Workloads keep in hang state except cuda-sample:vectoradd under MPS mode

1. Quick Debug Information

OS/Version(Garden Linux 934.11):
Kernel Version: 5.15.135-gardenlinux-amd64
Container Runtime Type/Version(e.g. Containerd, CRI-O, Docker): containerd:/1.6.20
K8s Flavor/Version(e.g. K8s, OCP, Rancher, GKE, EKS): K8s/v1.26.11

2. Issue or feature description

To confirm that the MPS feature is capable of catering to our needs, I'm scheduling a comprehensive test suite for further analysis.

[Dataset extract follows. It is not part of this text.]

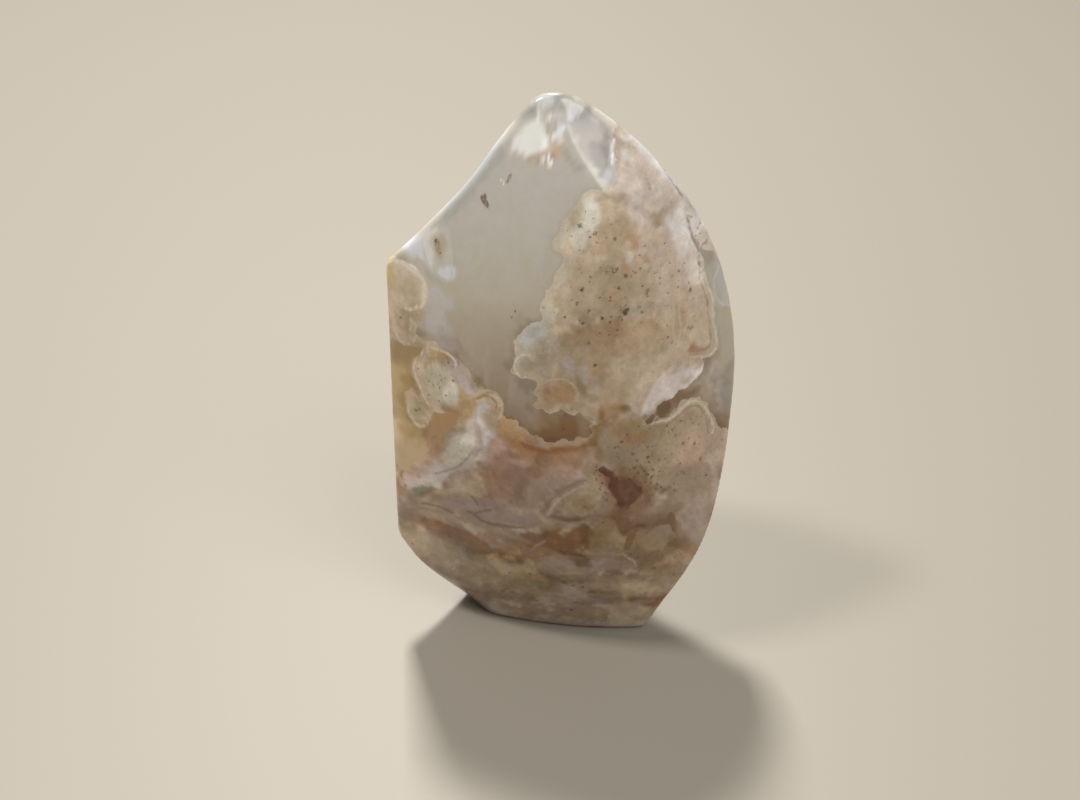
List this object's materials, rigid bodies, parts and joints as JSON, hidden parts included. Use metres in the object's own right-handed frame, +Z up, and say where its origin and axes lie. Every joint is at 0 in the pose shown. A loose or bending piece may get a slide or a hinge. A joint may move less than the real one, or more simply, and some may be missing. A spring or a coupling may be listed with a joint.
{
  "type": "sakura agate carving",
  "caption": "Polished freeform flame of flower agate in one piece, with a broad bowed front, leaning walls, a ridged back and a flat cut base to stand on.",
  "frame": {"origin": "on the flat cut base, under the middle of the stone's box", "axes": "+Z up from the base to the tip, -Y towards the broad patterned front, +X to the right of the front"},
  "size_m": [0.049, 0.031, 0.081],
  "materials": {
    "polished_agate": "polished"
  },
  "bodies": {
    "root": {"agate_flame": "polished_agate"}
  },
  "joints": []
}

I've been testing the MPS feature offered by the recently updated device-plugin V15.0 on our K8S BM node equipped with 3 V100s. However, it only seems to execute the standard test cuda-sample:vectoradd successfully, while the rest of the test cases continually remain in a hang state, thus not progressing as expected.

✅Passed case

cuda-samples/vectorAdd
❌Failed case
tf-notebook tensorflow/tensorflow:latest-gpu-jupyter

3. Information to attach (optional if deemed irrelevant)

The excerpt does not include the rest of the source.